GW: Yes, yes, people have to obey, have to do what the authorities, what the job office clerk demands of them. My God, the things politicians say! This sounds less like democracy and more like aristocracy. If I was a politician, my take would be: Sorry. I imagined Hartz IV differently. The reform was a mistake. Let's take a U-turn. Hartz IV causes nothing but human misery.
taz: You have once said "Hartz IV is a public prison regime. It takes rights and freedom. Hartz IV tortures people and destroys their creativity."
GW: This is still true. Is this what we imagined our free society to be? Authorities snooping on how the unemployed live? Hartz IV goes against the fundamental idea: Do unto others as you would have others do unto you. Hartz IV socially segregates people. It needs to be abolished.
taz: Whatever creates jobs is social, or so politicians say. No matter how it is paid. No matter if it fits the person. No matter if there even is enough work.
GW: Politicians still believe in the myth of full employment. They're quite intoxicated by it. But full employment is a lie.
taz: Does not everything depend on paid work nonetheless: welfare, identity, self respect, the feeling of being a part of something?
GW: No! This obsessed view of work is making us sick.

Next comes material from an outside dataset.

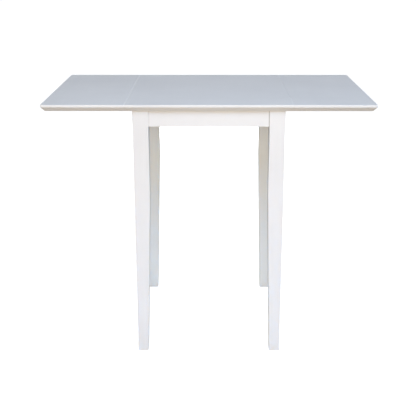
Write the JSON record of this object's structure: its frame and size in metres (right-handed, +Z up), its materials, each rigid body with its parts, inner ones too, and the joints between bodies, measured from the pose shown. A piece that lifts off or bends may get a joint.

taz: Do we not become sick when we lose our work?
GW: Contradiction! We do not have a problem with unemployment.
taz: Excuse me?
GW: The problem is of a cultural nature. For the first time in over 5,000 years of human history, we live with a surplus. But we cannot handle this new reality. We are unable to have everyone profit from and share in it.
taz: Tell that to an unemployed person who wants nothing more than a decent job.
GW: The unemployed exist only because we use the concept of unemployment. Most of the unemployed have work, it's not like they sit on the couch and watch TV all day. They are busy in their family, in other social work, in sports clubs. They are doing valuable work. Someone who cares for their children is much more valuable to society than someone twisting caps on bottles in the factory.
taz: Aren't you speaking over the heads of people who suffer from having lost their work and thus their inner foothold?
GW: These people are suffering because they are not being respected and accepted. Because they are being stigmatised by society, because they are supposedly useless. Work is only what creates a value. If a woman is raising three children, people ask her: are you working or are you at home?
taz: Minister of Work Franz Müntefering likes to quote the Bible and August Bebel: Those who do not work shall not eat.
GW: Müntefering is a few hundred years behind the times. He still lives in a society of self sufficiency, where everyone was working against the want of things. Back then it was true: those who did not tend to their crops were themselves to blame when they had nothing to eat. Nowadays, we live in a society of external supply. I cannot work just for myself. Whenever I work, I work for someone else. I need an income to take part in society.
taz: And here you show up and say: it is good when people don't have to work?
GW: I'm saying: we don't need a right to work, at least not to instructed, social security contributing salary work. It's no longer up to date. We need a right to income. To an unconditional basic income.
taz: You want to give 1,500 euros to every person. Just like that. Month by month. From birth to death.
GW: Yes. We need to give money to every person. A citizen income. The basic income needs to be enough to live modestly, but in dignity. It needs to be more than a minimum for existence - a minimum for culture.
taz: The government defines the Hartz IV baseline as a socio-cultural existential minimum. This amounts to 345 euros.
GW: In Karlsruhe, where I'm from, you can't live on that. Or anywhere else in Germany. Maybe in Zimbabwe.
taz: And your cultural minimum is 1,500 euros?
GW: No. I brought the 1,500 euros number up in an interview as a future vision. Introducing the basic income would be a step-by-step process. We could start at 800 to 1,000 euros for everyone.
taz: The same for everyone?
GW: The amount could be based on an age curve. Children could start off at a lower amount.
taz: But the rule is: no service in return, no obligation?
GW: That's it. A basic income without obligation. Just to acknowledge that everyone is appreciated as a part of society.
taz: The favourite question of sceptics is: who is going to pay for it?
GW: That's a generic question used to kill a point before even discussing it.
taz: Your basic income could cost a third of Germany's total economic power. Almost a trillion euros a year.
GW: The CDU-friendly (Germany's major conservative party -translator.) Konrad Adenauer foundation has just had calculations made for such a model. The "solidary citizen income", a basic income of 800 euros a month as Thuringia's (one of Germany's 16 federal states - translator.) minister president Dieter Althaus (CDU) is proposing, would cost about 600 billion euros a year - less than the country is spending on all current social services.